California continues to offer the highest quality and best melons in the industry, so stay tuned.

By Ray Henriques, Stanislaus County almond grower

Right now, guys are finishing winter sanitation, taking care of the mummy nuts. Also, they're putting on a little bit of dormant spray where needed, getting ready to move bees in for pollination. They'll be moving in probably for the next two to three weeks. Bloom looks like it should be what we would consider normal timing—probably looking at another three weeks or so.

Last year was a good year, a little bit less than in 2018 in our area, but not substantially off.

We're just waiting for the federal water allocation amount. They've yet to come out with a percentage, but we anticipate that probably around March. The presumption right now is that the allotment will be somewhere between 15% and 35%, somewhere in that area. They probably won't finalize our allocation for a few months still, but we're estimating based on the snowpack currently.

We track the chill hours for the trees, and right now it looks like there's an adequate amount of chill hours, so we're anticipating a normal bloom.

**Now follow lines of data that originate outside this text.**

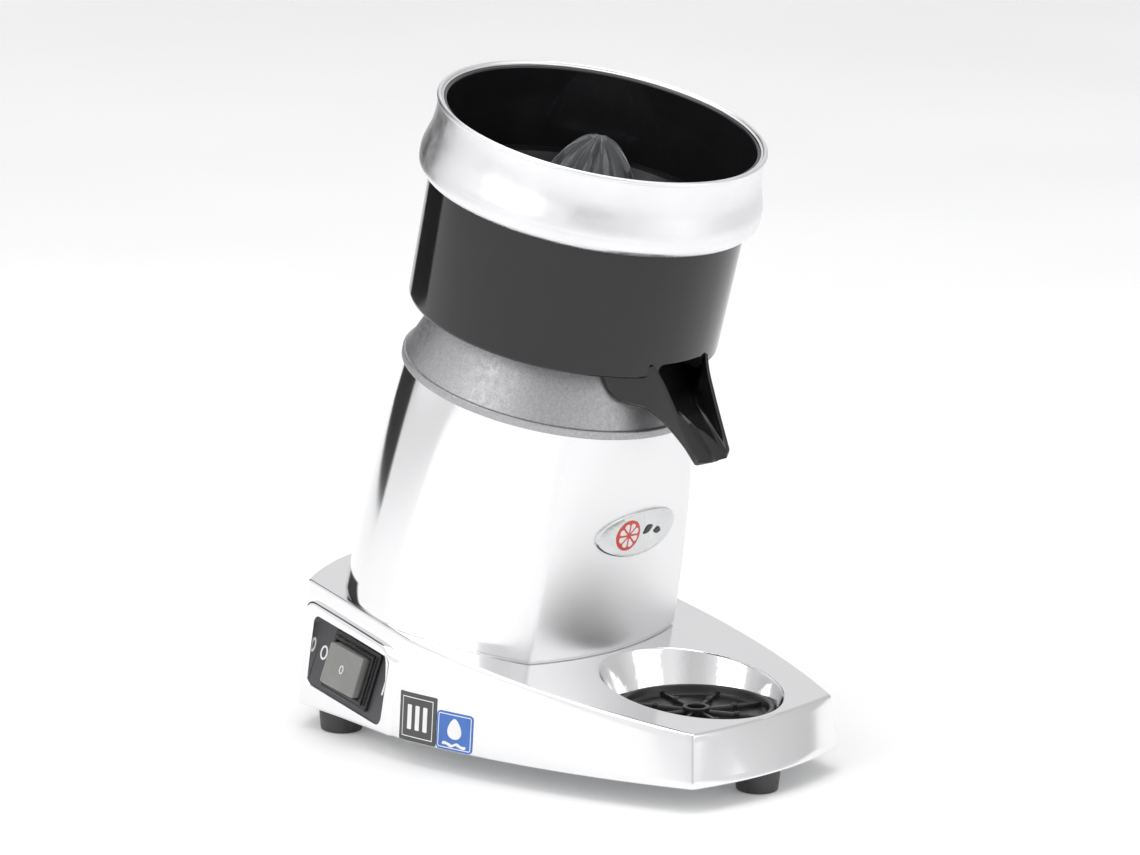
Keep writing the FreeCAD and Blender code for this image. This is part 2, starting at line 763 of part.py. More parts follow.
def bracket(seat_w, cup_up):
    """Pressed end bracket: a disc, a rim onto the stator, and a bearing cup."""
    disc = ring(stator_r, bearing_r, seat_w, bracket_sheet)
    rim_low = stator_top_w if cup_up else seat_w
    rim_high = seat_w + bracket_sheet if cup_up else stator_w
    rim = ring(stator_r, winding_r + 1.0, rim_low, rim_high - rim_low)
    cup_low = seat_w if cup_up else seat_w + bracket_sheet - bearing_width
    cup = ring(bearing_r + bracket_sheet, bearing_r, cup_low, bearing_width)
    body = disc.fuse([rim, cup])
    for turn in bracket_windows:
        window = Part.makeBox(2 * stator_r, bracket_window, rim_high - rim_low - 2 * bracket_sheet,
                              V(winding_r - 6.0, -bracket_window / 2, rim_low + bracket_sheet))
        window.rotate(ORIGIN, Z_AXIS, turn)
        body = body.cut(window)
    hole = Part.makeCylinder(tie_bolt_r, 4 * stator_height, V(0, 0, rim_low - stator_height))
    holes = spread(hole, tie_bolt_circle_r, tie_bolt_turns)
    return body.cut(Part.makeCompound(holes))


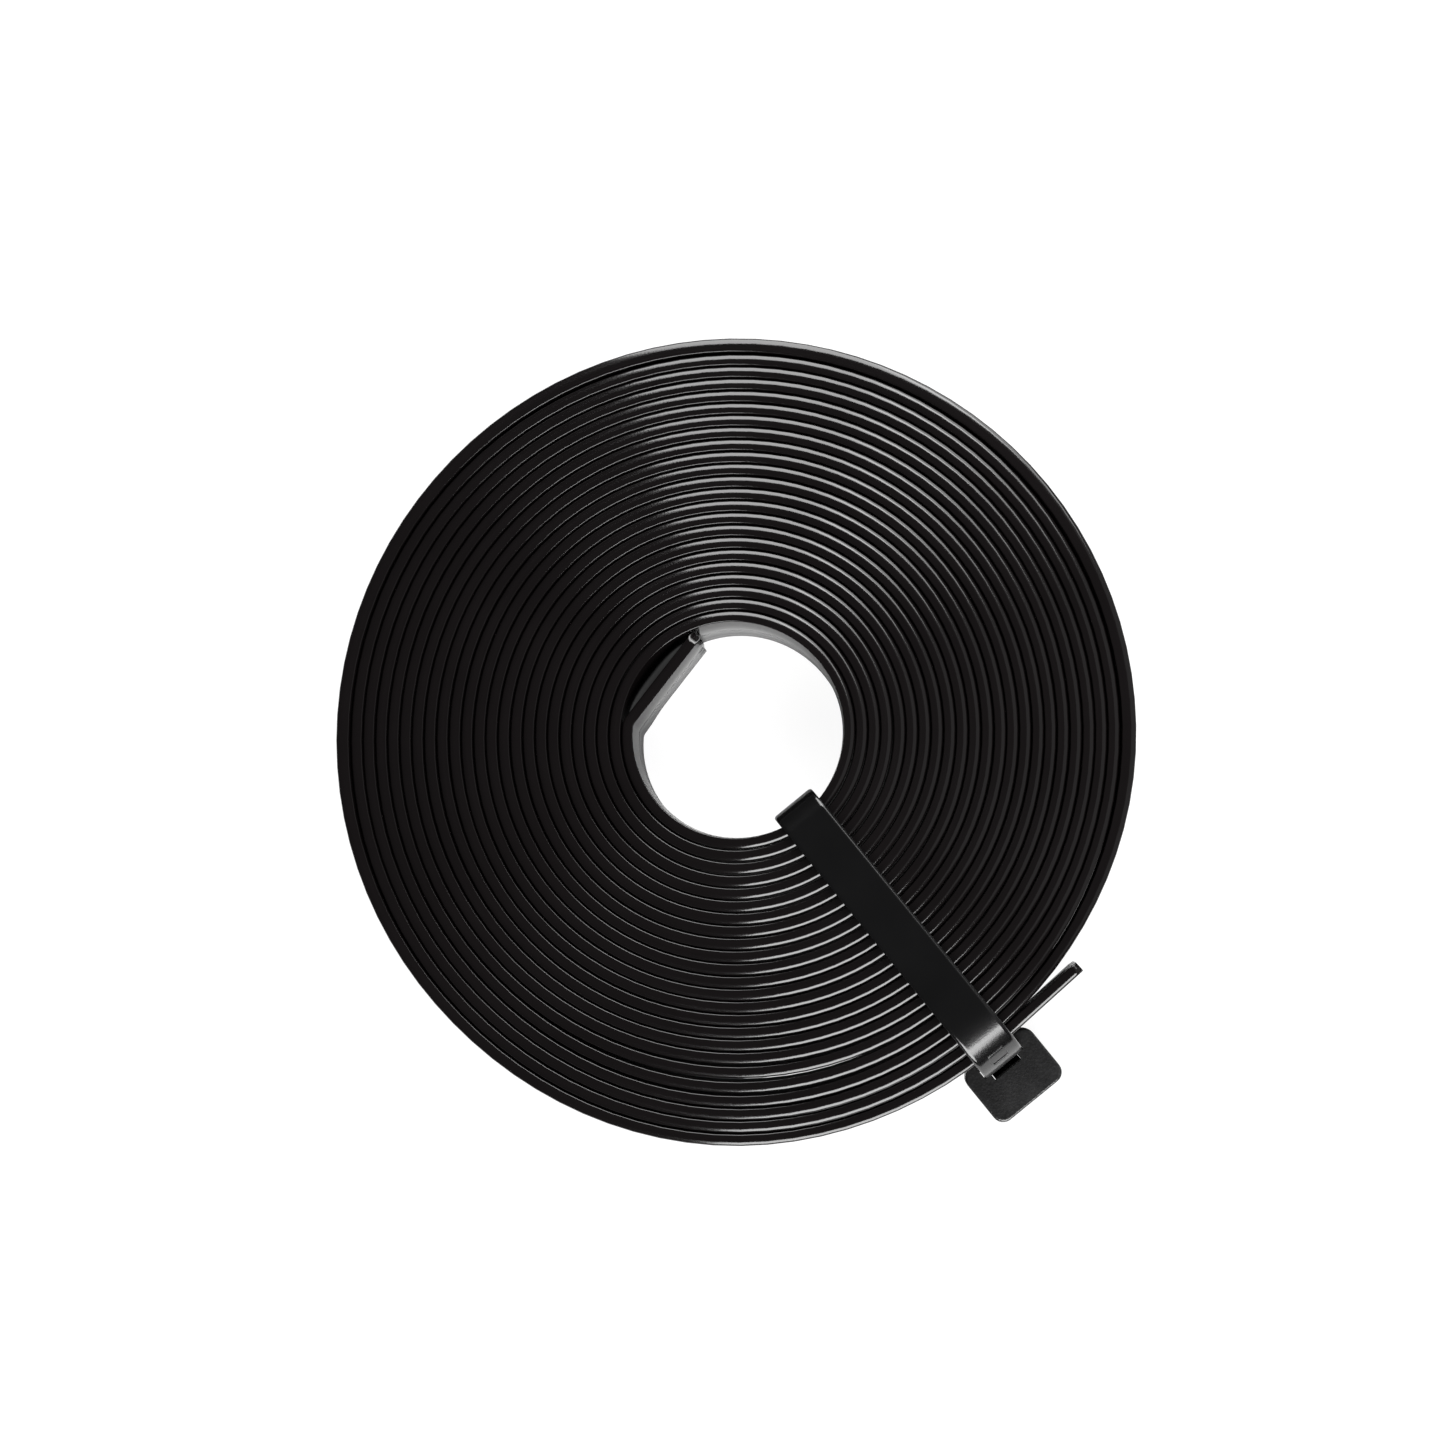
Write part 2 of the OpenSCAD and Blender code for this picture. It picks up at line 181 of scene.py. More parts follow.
def grid_mesh(name, points, uv=None, closed=False):
    """A mesh from rings of points, rows by columns by 3. Each ring is closed. The rows are joined in
    order, the first and last rings are capped, or joined to each other where closed is true. Faces are
    turned outward by the sign of the volume that they enclose."""
    rows, cols = points.shape[:2]
    ring = np.arange(rows if closed else rows - 1)[:, None]
    col = np.arange(cols)[None, :]
    after, beside = (ring + 1) % rows, (col + 1) % cols
    here, onward = ring * cols, after * cols
    quads = np.stack([here + col, here + beside, onward + beside, onward + col], -1).reshape(-1, 4)
    flat = points.reshape(-1, 3)
    a, b, c, d = (flat[quads[:, k]] for k in range(4))
    middle = flat.mean(0)
    volume = np.einsum("ij,ij->", a - middle, np.cross(b - a, c - a) + np.cross(c - a, d - a))
    if volume < 0:
        quads = quads[:, ::-1]
    corners = [quads.ravel()]
    counts = [np.full(len(quads), 4)]
    if not closed:
        first, last = np.arange(cols), (rows - 1) * cols + np.arange(cols)
        caps = (first, last[::-1]) if volume < 0 else (first[::-1], last)
        corners += [np.concatenate(caps)]
        counts += [np.full(2, cols)]
    corners, counts = np.concatenate(corners), np.concatenate(counts)
    mesh = bpy.data.meshes.new(name)
    mesh.vertices.add(len(flat))
    mesh.vertices.foreach_set("co", flat.astype(np.float32).ravel())
    mesh.loops.add(len(corners))
    mesh.loops.foreach_set("vertex_index", corners.astype(np.int32))
    mesh.polygons.add(len(counts))
    mesh.polygons.foreach_set("loop_start", np.concatenate([[0], np.cumsum(counts)[:-1]]).astype(np.int32))
    mesh.polygons.foreach_set("use_smooth", np.ones(len(counts), bool))
    if uv is not None:
        layer = mesh.uv_layers.new(name="UVMap")
        layer.data.foreach_set("uv", uv.reshape(-1, 2)[corners].astype(np.float32).ravel())
    mesh.update(calc_edges=True)
    mesh.validate()
    piece = bpy.data.objects.new(name, mesh)
    bpy.context.scene.collection.objects.link(piece)
    return piece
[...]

By Bruce Fry, San Joaquin County winegrape grower

Our 2019 harvest is in the tanks and it was another excellent season. Yields were down a bit, but that is actually a good thing because of the large carryover from previous years. But the fruit itself was excellent, thanks to a pleasant growing season.

Harvest is actually an easier time in the vineyard and now the hard work really begins. We have been actively pruning since completion of harvest and the first frost and we tried to get as much done as possible before Jan. 1 when the minimum wage went up. We were fairly successful, but pruning costs continue to be our biggest expense. And as usual, it has been very difficult to find experienced crews to do the pruning.

We can only cut back so much on production costs and we cannot pass the added expense on to the consumer, so it continues to be very challenging. We are also looking at mechanization, but that involves spending money on equipment, so we need to figure out how that is going to work out.